DayJet will offer single seats for business travelers who have appointments or meetings in or near Boca Raton, Gainesville, Lakeland, Pensacola and Tallahassee — cities where air service is lacking and places that traditionally have been driving destinations.
The centerpiece of its business model is the new Eclipse 500 jet, which goes up to 425 mph and can get to Lakeland from Boca Raton in about 35 minutes, compared to three hours by car. Airline trade magazines and other observers are tracking DayJet´s progress, partially as a referendum on the performance and viability of the Eclipse 500. The jet´s speed allows DayJet to lure clients with the proposition that they can travel to their meeting and be home the same day.
"I can get my people directly to where their business circle is, versus having to go to some major airport, fight the (security) lines, get in a rental car and then drive two or three hours," DayJet pilot Rick Hemphill said. "Time is money to these people."
DayJet CEO Ed Iacobucci wants to have about 50 Eclipse 500 jets in operation by the end of the year, and people such as Mayor John Fretti of Valdosta, Ga., are eager to see if DayJet does well enough to move into other small airports in Florida and the Southeast. At least one other company, Concord Mass.-based air taxi Linear Air, has a deal in place to order 30 Eclipse 500 jets over the next two years to add to its air fleet. The jets cost about $ 1.6 million to $ 1.7 million each.
"People feel that these airplanes have the ability to basically be little airlines that fly people around so they can avoid the congestion of the larger airports," travel consultant Bob Harrell said.
DayJet will use complex mathematic models and formulas to work out how to position jets to get clients to their destinations safely and on time, while trying to make money in the process.
With financing of $ 68 million, Iacobucci employed what he calls "ant farmers" to establish computer models based on demographic data to determine potential demand and logistics in various Florida markets outside of the bigger cities.
"Aviation is how we deliver our service, but there´s a whole lot of layers of capabilities that are beneath the surface that you don´t see," Iacobucci said.
HyPower will have an account with DayJet for four employees, Paul-Hus said.
"It´s about replacing that four- or five-hour drive with that quick flight," Paul-Hus said.
Companies who sign up with DayJet enter the company´s Web site, which has no set itinerary or pricing. Instead, users enter their cities of origin and destination and the time they want to depart and arrive. Users also enter how much time they need to complete their trip, and the company´s computers then decide the flight´s price.
For example, a one-way direct flight from Boca Raton to Gainesville, with a two-hour window for DayJet to complete the trip, would cost about $ 854. Such a scenario would apply to someone who needs to leave Boca by 8 a.m. and get to Gainesville by 10 a.m.

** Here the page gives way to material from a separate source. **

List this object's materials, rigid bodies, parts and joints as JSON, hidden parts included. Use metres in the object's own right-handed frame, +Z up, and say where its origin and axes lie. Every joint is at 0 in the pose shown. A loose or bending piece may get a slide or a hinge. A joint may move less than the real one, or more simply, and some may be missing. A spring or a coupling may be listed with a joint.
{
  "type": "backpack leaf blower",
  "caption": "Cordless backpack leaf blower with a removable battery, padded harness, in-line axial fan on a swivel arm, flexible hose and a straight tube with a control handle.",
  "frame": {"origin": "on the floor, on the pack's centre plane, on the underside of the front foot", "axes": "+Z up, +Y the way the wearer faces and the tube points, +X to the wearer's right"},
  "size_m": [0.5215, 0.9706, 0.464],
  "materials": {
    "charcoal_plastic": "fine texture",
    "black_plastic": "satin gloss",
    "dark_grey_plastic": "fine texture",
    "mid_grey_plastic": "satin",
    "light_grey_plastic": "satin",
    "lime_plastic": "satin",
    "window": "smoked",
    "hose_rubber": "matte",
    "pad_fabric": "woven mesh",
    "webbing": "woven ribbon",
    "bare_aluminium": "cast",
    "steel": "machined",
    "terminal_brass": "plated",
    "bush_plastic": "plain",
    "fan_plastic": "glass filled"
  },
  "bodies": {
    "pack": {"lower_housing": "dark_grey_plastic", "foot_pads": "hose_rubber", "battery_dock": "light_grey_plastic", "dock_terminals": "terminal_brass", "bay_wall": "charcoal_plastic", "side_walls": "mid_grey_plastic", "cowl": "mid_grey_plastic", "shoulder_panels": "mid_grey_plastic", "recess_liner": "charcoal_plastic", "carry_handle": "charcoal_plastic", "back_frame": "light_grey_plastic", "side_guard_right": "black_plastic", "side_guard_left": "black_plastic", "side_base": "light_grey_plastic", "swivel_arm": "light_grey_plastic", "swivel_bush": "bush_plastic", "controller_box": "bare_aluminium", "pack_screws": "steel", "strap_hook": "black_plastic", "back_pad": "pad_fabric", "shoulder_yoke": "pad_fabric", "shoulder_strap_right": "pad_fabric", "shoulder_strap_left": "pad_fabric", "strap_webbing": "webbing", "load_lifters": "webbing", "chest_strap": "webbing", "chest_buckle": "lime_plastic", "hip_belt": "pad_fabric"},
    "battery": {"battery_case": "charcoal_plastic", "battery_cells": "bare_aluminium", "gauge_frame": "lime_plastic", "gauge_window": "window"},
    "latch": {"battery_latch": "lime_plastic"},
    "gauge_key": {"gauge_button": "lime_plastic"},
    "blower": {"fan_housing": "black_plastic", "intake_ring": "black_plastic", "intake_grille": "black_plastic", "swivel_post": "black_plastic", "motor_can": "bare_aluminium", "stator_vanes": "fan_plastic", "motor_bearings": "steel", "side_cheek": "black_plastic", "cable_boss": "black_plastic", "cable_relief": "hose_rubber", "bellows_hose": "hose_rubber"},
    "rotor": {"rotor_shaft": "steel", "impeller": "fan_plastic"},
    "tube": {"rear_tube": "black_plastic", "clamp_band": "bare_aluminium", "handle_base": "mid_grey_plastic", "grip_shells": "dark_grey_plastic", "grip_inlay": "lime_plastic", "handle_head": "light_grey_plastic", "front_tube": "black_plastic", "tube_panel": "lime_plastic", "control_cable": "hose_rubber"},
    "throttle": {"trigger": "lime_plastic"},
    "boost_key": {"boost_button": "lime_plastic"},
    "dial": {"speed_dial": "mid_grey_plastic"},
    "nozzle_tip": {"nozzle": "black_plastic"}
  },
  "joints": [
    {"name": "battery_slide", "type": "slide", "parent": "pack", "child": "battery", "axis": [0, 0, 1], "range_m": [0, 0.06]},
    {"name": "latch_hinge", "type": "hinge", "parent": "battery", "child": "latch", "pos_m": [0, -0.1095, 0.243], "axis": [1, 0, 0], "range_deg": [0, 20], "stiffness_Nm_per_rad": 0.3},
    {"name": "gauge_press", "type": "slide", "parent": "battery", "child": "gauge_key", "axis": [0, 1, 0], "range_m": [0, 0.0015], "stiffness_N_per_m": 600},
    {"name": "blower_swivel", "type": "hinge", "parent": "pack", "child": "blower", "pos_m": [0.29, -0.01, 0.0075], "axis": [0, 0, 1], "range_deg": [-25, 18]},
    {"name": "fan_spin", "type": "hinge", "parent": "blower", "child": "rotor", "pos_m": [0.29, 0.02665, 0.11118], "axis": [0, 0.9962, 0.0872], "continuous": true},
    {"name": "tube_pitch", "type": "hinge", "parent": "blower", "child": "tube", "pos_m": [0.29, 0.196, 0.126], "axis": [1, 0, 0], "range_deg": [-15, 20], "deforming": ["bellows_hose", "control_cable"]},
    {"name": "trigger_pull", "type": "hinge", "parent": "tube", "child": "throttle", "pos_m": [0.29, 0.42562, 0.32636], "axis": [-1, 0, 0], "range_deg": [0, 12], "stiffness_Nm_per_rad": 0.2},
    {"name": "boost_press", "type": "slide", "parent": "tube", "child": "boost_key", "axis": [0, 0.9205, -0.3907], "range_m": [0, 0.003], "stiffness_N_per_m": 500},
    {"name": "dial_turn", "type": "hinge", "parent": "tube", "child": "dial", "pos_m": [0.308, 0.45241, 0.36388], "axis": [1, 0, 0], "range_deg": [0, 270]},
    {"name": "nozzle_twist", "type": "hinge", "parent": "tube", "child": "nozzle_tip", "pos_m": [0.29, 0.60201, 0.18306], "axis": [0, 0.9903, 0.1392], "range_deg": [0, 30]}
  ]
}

With a more flexible four-hour travel window, the one-way price would drop to about $ 458. With six hours, it´s about $ 331. On its Web site, DayJet promises a maximum 30-minute wait.
With two weeks´ advance booking, Delta Air Lines´ Web site showed one-way weekday fares from Miami to Gainesville at $ 711, with a stop and a change of planes in Atlanta. With multiple stops, Delta´s Miami-to-Gainesville flight costs as low as $ 539.50, but it´s at least an 8-hour trip.

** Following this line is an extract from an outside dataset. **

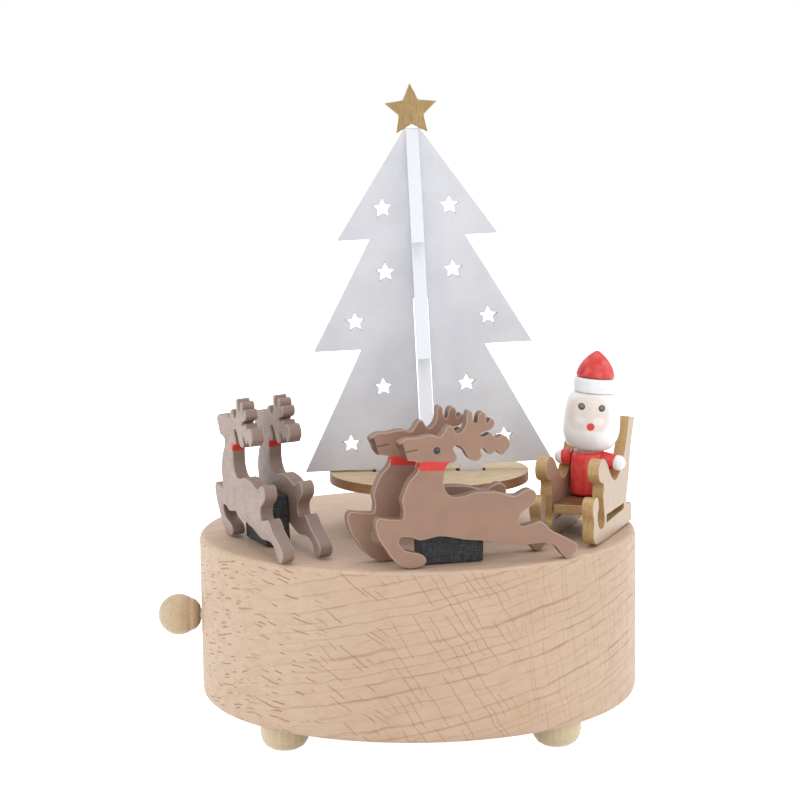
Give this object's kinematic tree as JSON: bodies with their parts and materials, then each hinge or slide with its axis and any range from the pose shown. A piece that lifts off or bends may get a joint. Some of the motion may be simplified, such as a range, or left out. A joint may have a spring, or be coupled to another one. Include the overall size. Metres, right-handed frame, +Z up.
{
  "type": "music box",
  "caption": "Round wooden music box with a turning cross-halved tree on a raised disc, circled by fixed cut-out deer and a sleigh with a small turned doll; side winding knob.",
  "frame": {"origin": "centre of the base's flat underside, in the plane of the bottom cover", "axes": "+Z up through the tree, -Y towards the viewer, where the front pair of deer stands, -X towards the winding knob"},
  "size_m": [0.1272, 0.115, 0.1666],
  "materials": {
    "beech": "turned and sanded, clear matt",
    "pale_wood": "turned, clear matt",
    "plywood": "thin plywood, sanded",
    "white_paint": "painted greyish white, brushed",
    "brown_paint": "painted brown, matt",
    "black_paint": "painted black, matt",
    "gold_paint": "painted gold, brushed",
    "red_paint": "painted red, satin",
    "pale_paint": "painted white, satin",
    "steel": "plain",
    "brass": "plain"
  },
  "bodies": {
    "base": {"base_block": "beech", "foot_1": "pale_wood", "foot_2": "pale_wood", "foot_3": "pale_wood", "foot_4": "pale_wood", "bottom_cover": "plywood", "front_deer_outer": "brown_paint", "front_deer_inner": "brown_paint", "left_deer_outer": "brown_paint", "left_deer_inner": "brown_paint", "front_deer_block": "black_paint", "left_deer_block": "black_paint", "seat_block": "black_paint", "sleigh_side_outer": "gold_paint", "sleigh_side_inner": "gold_paint", "sleigh_seat": "gold_paint", "doll_body": "red_paint", "doll_arm_left": "red_paint", "doll_arm_right": "red_paint", "doll_hat": "red_paint", "doll_head": "pale_paint", "doll_hat_band": "pale_paint", "doll_hand_left": "pale_paint", "doll_hand_right": "pale_paint", "cover_screw_1": "steel", "cover_screw_2": "steel", "cover_screw_3": "steel", "movement_bedplate": "steel", "bedplate_screw_1": "steel", "bedplate_screw_2": "steel", "lower_bridge": "steel", "comb": "steel", "comb_screw_1": "steel", "comb_screw_2": "steel", "governor_frame": "steel", "governor_screw": "steel", "arbor_bush": "brass", "spindle_bush": "brass", "comb_block": "brass"},
    "turntable": {"spindle": "steel", "disc_hub": "pale_wood", "turntable_disc": "plywood", "tree_panel_wide": "white_paint", "tree_panel_deep": "white_paint", "tree_star": "gold_paint", "pinned_cylinder": "brass", "cylinder_pinion": "brass", "cylinder_gear": "brass"},
    "winding_key": {"winding_knob": "pale_wood", "winding_arbor": "steel"},
    "barrel": {"spring_barrel": "brass", "barrel_cap": "brass", "mainspring": "steel"},
    "governor": {"governor_wheel": "brass"},
    "worm": {"governor_worm": "steel", "governor_fan": "brass"}
  },
  "joints": [
    {"name": "turntable_spin", "type": "hinge", "parent": "base", "child": "turntable", "pos_m": [0.0033, 0, 0.0583], "axis": [0, 0, 1], "continuous": true},
    {"name": "winding_knob_turn", "type": "hinge", "parent": "base", "child": "winding_key", "pos_m": [-0.0637, 0, 0.0203], "axis": [1, 0, 0], "continuous": true},
    {"name": "barrel_spin", "type": "hinge", "parent": "base", "child": "barrel", "pos_m": [-0.0104, 0, 0.0203], "axis": [1, 0, 0], "continuous": true},
    {"name": "governor_spin", "type": "hinge", "parent": "base", "child": "governor", "pos_m": [0.0033, 0.0145, 0.03], "axis": [0, 0, 1], "continuous": true},
    {"name": "worm_spin", "type": "hinge", "parent": "base", "child": "worm", "pos_m": [0.0033, 0.0212, 0.02475], "axis": [1, 0, 0], "continuous": true}
  ],
  "couplings": [
    {"joint": "barrel_spin", "follows": "turntable_spin", "ratio": -0.5},
    {"joint": "governor_spin", "follows": "turntable_spin", "ratio": -4.8},
    {"joint": "worm_spin", "follows": "turntable_spin", "ratio": 24}
  ]
}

US Airways´ one-way weekday fare to Gainesville was $ 523 with two-week´s notice, including a stop and change of planes in Charlotte, N.C.
The commercial flights would take no less than four hours. With a half-hour wait and a roughly 1 1/2-hour flight, DayJet could get to Gainesville in about half that time.
Clients get a price when they finish entering the information, but won´t get a departure and arrival time until the night before the trip, by e-mail. That´s because DayJet´s computers will wait until the last moment to build a flight schedule that best uses its planes.
One of the beneficiaries of DayJet´s service could be the individual cities who have had thin air service, such as Gainesville. DayJet is bringing 16 jobs to Gainesville´s airport, said Brent Christensen, the Chamber of Commerce president in the college town of about 100,000 people.
"We see this as helping us address a need and a weakness," Christensen said. "The opportunity for us to really be looked at as a strong economic development community is to be able to travel to and from places in the Southeast."
However, some wonder if the flights will be too expensive and if DayJet will be able to manage costs to turn a profit and operate long-term. Also, with new aircraft come questions on maintenance and reliability.
"Can you make any money in this business, and how much are you going to have to charge to be able to make money, and are there enough people willing to make this kind of financial commitment?" Harrell said.